General characteristics
- Class & type: Bogue-class escort carrier (US); Ruler-class escort carrier (UK);
- Displacement: 7,800 tons
- Length: 495 ft 8 in (151.08 m)
- Beam: 69 ft 6 in (21.18 m)
- Draught: 26 ft (7.9 m)
- Propulsion: Steam turbines, 1 shaft, 8,500 shp (6.3 MW)
- Speed: 17.5 knots (32.4 km/h)
- Complement: 890 officers and men
- Armament: 2 × 4"/50, 5"/38 or 5"/51 guns; 4 × twin 40 mm Bofors; 10 × single 20 mm Oerlikon;
- Aircraft carried: 28

= HMS Smiter (D55) =

1943 Bogue-class auxiliary aircraft carrier

USS Vermillion (CVE-52) (previously AVG-52 then later ACV-52) was laid down on 10 May 1943 by the Seattle-Tacoma Shipbuilding Corporation as a auxiliary aircraft carrier; redesignated an escort aircraft carrier, on 10 June 1943; assigned to the United Kingdom under Lend-Lease on 23 June 1943; launched on 27 September 1943; and accepted by Britain on 20 January 1944.

==Service history==
Commissioned in the Royal Navy as HMS Smiter (D55) (pronounced "smite·er"), designated a , she served the British throughout the remainder of World War II. She returned to the United States at Norfolk Naval Base, Virginia on 20 March 1946 and was officially transferred back to the United States Navy on 6 April 1946. She was immediately determined to be surplus to the needs of the Navy and was designated for sale. Her name was struck from the Navy Registry on 6 May 1946.

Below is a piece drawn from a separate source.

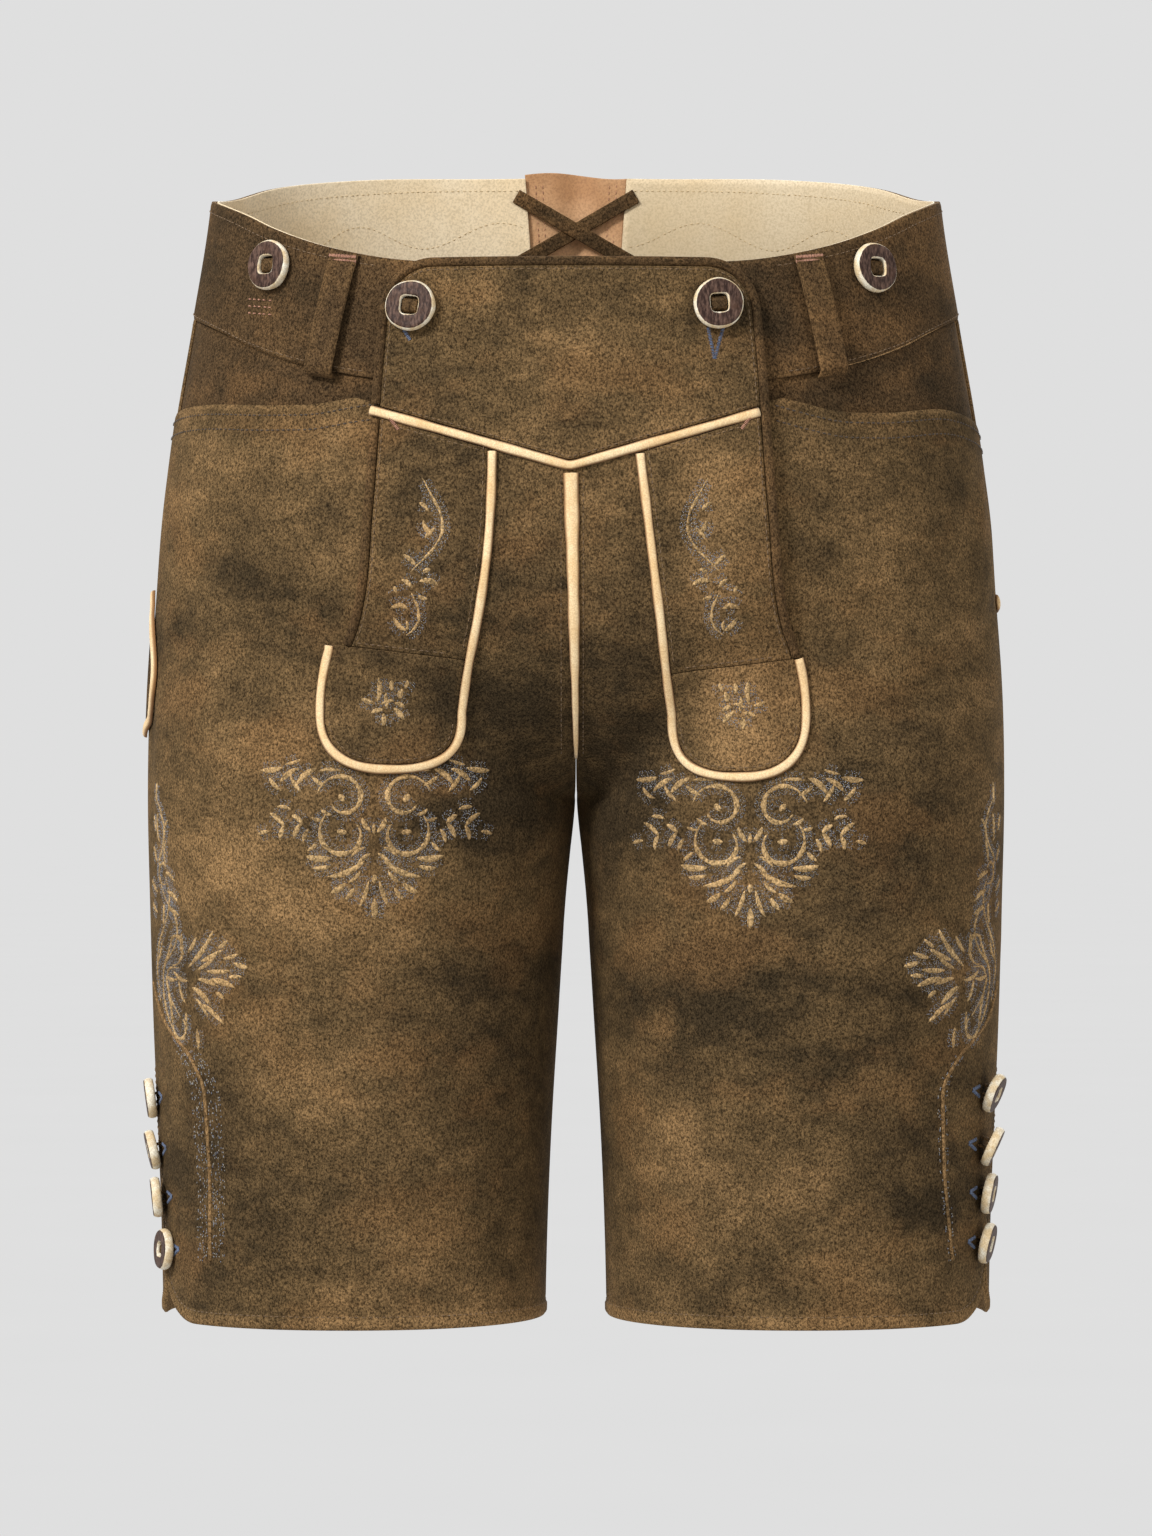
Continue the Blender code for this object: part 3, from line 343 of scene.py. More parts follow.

On 28 January 1947, she was sold to the Newport News Shipbuilding and Drydock Company, Norfolk, Virginia, for conversion to mercantile service. She was subsequently resold to Compania Argentina de Navigacion Dodero, S.A., and entered mercantile service in 1948 at Buenos Aires as SS Artillero (renamed President Garcia in 1965). She was wrecked off Guernsey in July 1967, deemed a total loss and was scrapped at Hamburg in November of the same year.

==Design and description==

These ships were all larger and had a greater aircraft capacity than all the preceding American built escort carriers. They were also all laid down as escort carriers and not converted merchant ships. All the ships had a complement of 646 men and an overall length of 492 ft 3 in, a beam of 69 ft 6 in and a draught of 25 ft 6 in. Propulsion was provided by one shaft, two boilers and a steam turbine giving 9,350 shaft horsepower (SHP), which could propel the ship at 16.5 kn.

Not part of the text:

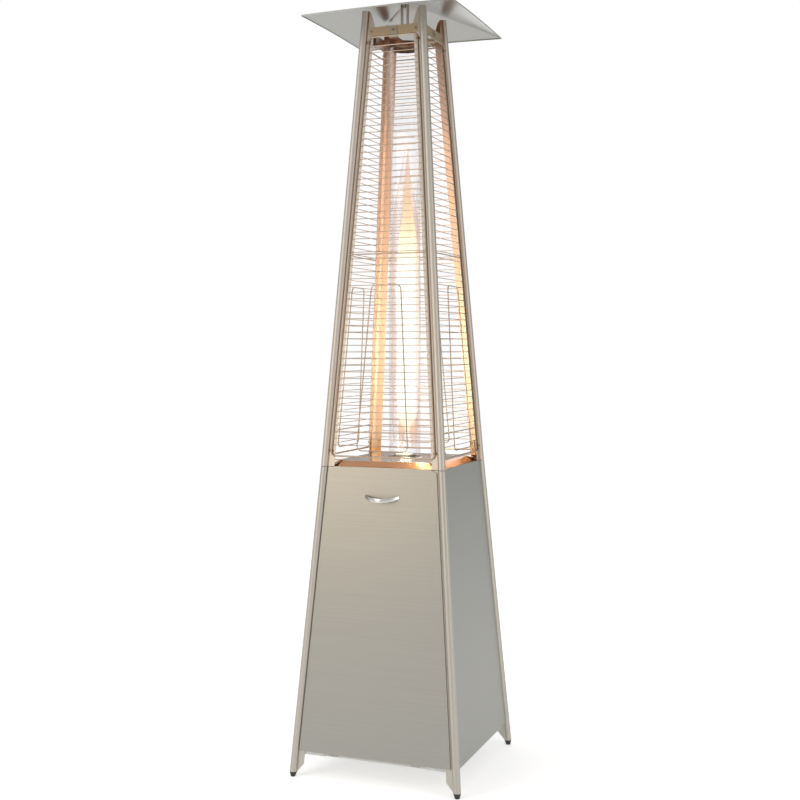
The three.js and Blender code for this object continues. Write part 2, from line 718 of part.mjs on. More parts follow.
const frameLow = GUARD_BOTTOM;
const frameHigh = GUARD_TOP;
const framePath = rounded([
  [-guardHalf(frameLow), upperV(frameLow)],
  [guardHalf(frameLow), upperV(frameLow)],
  [guardHalf(frameHigh), upperV(frameHigh)],
  [-guardHalf(frameHigh), upperV(frameHigh)],
], 12);
const guardParts = [rod(framePath, GUARD_ROD_R, GUARD_W, true)];
for (const z of [1005.3, 1520.6, 2126]) {
  const half = guardHalf(z);
  guardParts.push(rod([[-half, upperV(z)], [half, upperV(z)]], CROSS_R, GUARD_W, false));
}
for (let i = -2; i < 58; i++) {
  const z = 1005.3 + i * WIRE_PITCH;
  if (i === 0 || Math.abs(z - 1520.6) < 4) continue;
  const half = guardHalf(z);
  const v = upperV(z);
  guardParts.push(box(-half, half, v - WIRE / 2, v + WIRE / 2, GUARD_W - WIRE / 2, GUARD_W + WIRE / 2));
}
const guard = join(...guardParts).applyMatrix4(UPPER_FACE);

const loopPath = rounded([
  [-79, upperV(LOOP_LOW)], [79, upperV(LOOP_LOW)], [45, upperV(LOOP_HIGH)], [-45, upperV(LOOP_HIGH)],
], 14);
const loop = rod(loopPath, LOOP_R, LOOP_W, true).applyMatrix4(UPPER_FACE);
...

Aircraft facilities were a small combined bridge–flight control on the starboard side, two aircraft lifts 43 ft by 34 ft, one aircraft catapult and nine arrestor wires. Aircraft could be housed in the 260 ft by 62 ft hangar below the flight deck. Armament comprised: two 4"/50, 5"/38 or 5"/51 Dual Purpose guns in single mounts, sixteen 40 mm Bofors anti-aircraft guns in twin mounts and twenty 20 mm Oerlikon anti-aircraft cannon in single mounts. They had a maximum aircraft capacity of twenty-four aircraft which could be a mixture of Grumman Martlet, Vought F4U Corsair or Hawker Sea Hurricane fighter aircraft and Fairey Swordfish or Grumman Avenger anti-submarine aircraft.